The ACCC said consumers often faced mountains of red tape and jargon when trying to understand their accounts. It found across the four major banks, the terms and conditions on a savings account ranged between 25 and 108 pages.

The commission made a series of recommendations it said would give customers more information about the true nature of interest on their savings. These include ongoing monitoring by the ACCC of the deposit account system and requiring banks to tell customers when interest rates are changing on their savings.

It said the government should reconsider an idea, first examined by former treasurer Wayne Swan more than a decade ago, to introduce bank account portability. Fiercely resisted by the banking sector at the time, portability would resemble the move in the mobile phone industry that enabled customers to transfer their phone number between providers.

But the ACCC said it should be back on the agenda, noting technology and the banking system had evolved since it was first examined in 2011. It backed a formal review that would “consider the likely costs, benefits, risks and opportunities that different approaches to bank account portability would present”.

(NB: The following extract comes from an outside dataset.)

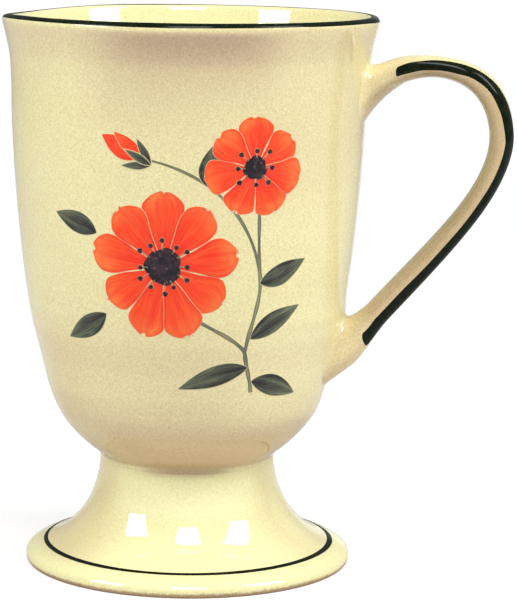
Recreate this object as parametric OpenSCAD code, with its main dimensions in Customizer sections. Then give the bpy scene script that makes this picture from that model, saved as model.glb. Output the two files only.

Chalmers said the government expected banks to treat their customers fairly, with Treasury to examine the report’s recommendations as well as outstanding proposals from the ACCC’s 2020 investigation of the home loan market.

While not revealing his position on the proposals, Chalmers signalled that the government was prepared to reform the savings sector.

“Increased interest on savings should be a silver lining from the higher mortgage rates Australians are now experiencing. Just as we want Australians to get a good deal on their mortgages, we want savers to get the benefits of higher interest rates,” he said.

Australian Bankers’ Association chief executive officer Anna Bligh said the report showed there was strong competition among the nation’s banks for customers, noting that 850,000 mortgages had been refinanced between lenders over the past two years.

She said banks had paid more interest to deposit holders than they had received in interest payments on mortgages. “The share of interest passed onto customers in Australia is higher than in the United Kingdom, United States, Norway, Canada and New Zealand,” she said.

Bligh said banks would consider each of the ACCC’s recommendations.